[Begin]

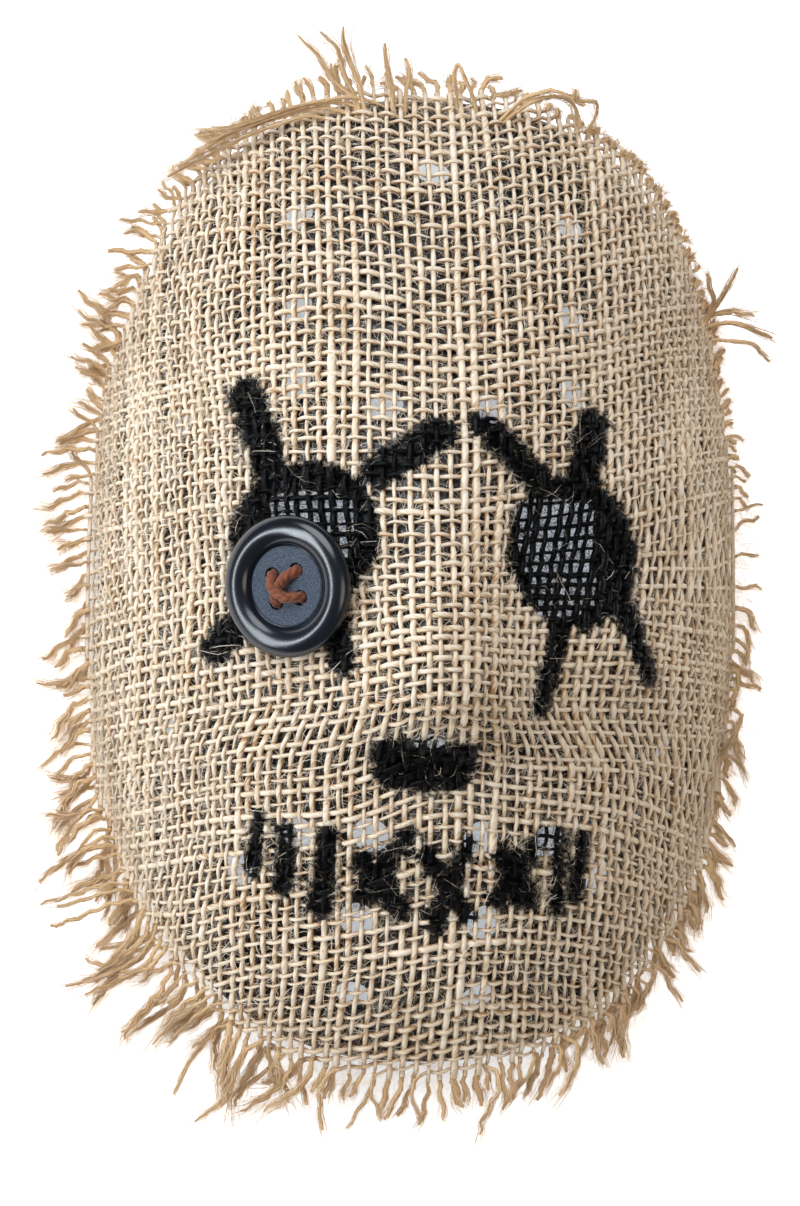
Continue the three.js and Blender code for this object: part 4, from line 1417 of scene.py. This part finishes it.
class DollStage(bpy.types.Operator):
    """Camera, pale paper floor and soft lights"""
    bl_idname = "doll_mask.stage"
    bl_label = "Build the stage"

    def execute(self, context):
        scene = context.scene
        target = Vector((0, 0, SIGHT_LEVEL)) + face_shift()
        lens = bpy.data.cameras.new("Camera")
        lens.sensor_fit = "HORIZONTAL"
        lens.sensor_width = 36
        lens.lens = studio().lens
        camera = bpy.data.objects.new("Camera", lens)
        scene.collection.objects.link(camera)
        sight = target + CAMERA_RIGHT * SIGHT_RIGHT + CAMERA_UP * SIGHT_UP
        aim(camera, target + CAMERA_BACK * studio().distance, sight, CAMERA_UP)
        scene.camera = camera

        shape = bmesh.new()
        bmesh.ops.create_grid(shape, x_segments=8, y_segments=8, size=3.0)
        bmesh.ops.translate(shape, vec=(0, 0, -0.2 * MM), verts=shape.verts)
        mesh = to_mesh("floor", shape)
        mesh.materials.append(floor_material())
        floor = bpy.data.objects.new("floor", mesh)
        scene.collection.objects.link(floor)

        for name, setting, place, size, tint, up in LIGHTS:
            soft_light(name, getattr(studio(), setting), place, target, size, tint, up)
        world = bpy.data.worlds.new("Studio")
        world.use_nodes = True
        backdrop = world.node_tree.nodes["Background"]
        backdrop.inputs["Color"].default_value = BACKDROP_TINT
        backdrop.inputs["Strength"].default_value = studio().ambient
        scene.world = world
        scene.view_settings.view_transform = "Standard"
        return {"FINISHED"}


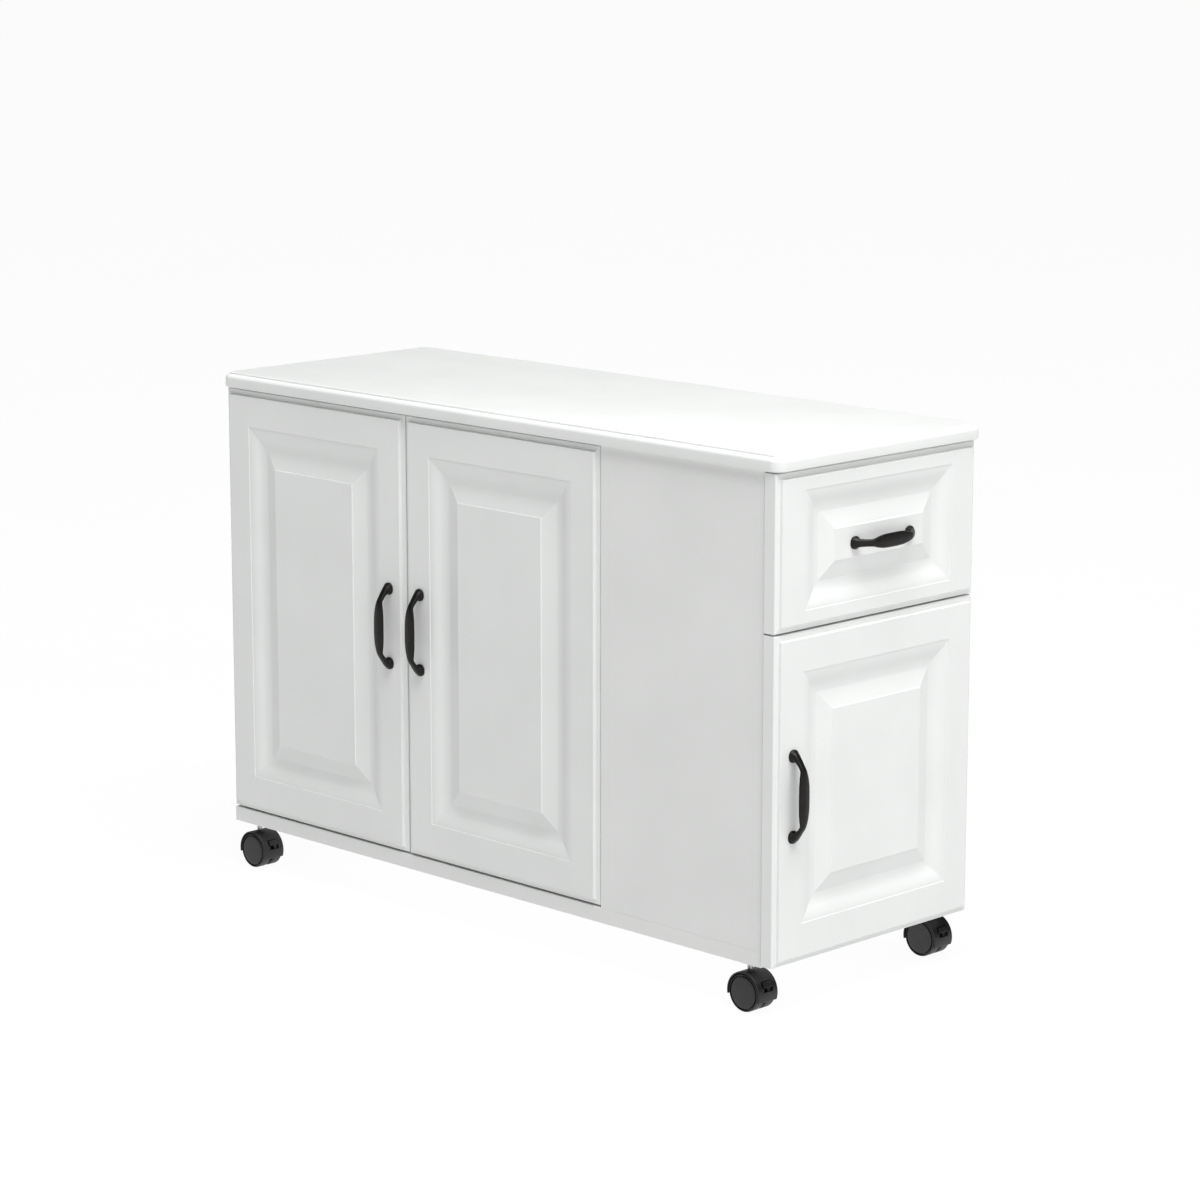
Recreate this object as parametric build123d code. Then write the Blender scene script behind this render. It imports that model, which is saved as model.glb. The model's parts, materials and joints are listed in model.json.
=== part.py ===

[End]

Set problem: Find the line with "Recreate this object" in the listing above, then write out that line and each remaining line exactly, with no other text.

The response:
Recreate this object as parametric build123d code. Then write the Blender scene script behind this render. It imports that model, which is saved as model.glb. The model's parts, materials and joints are listed in model.json.
=== part.py ===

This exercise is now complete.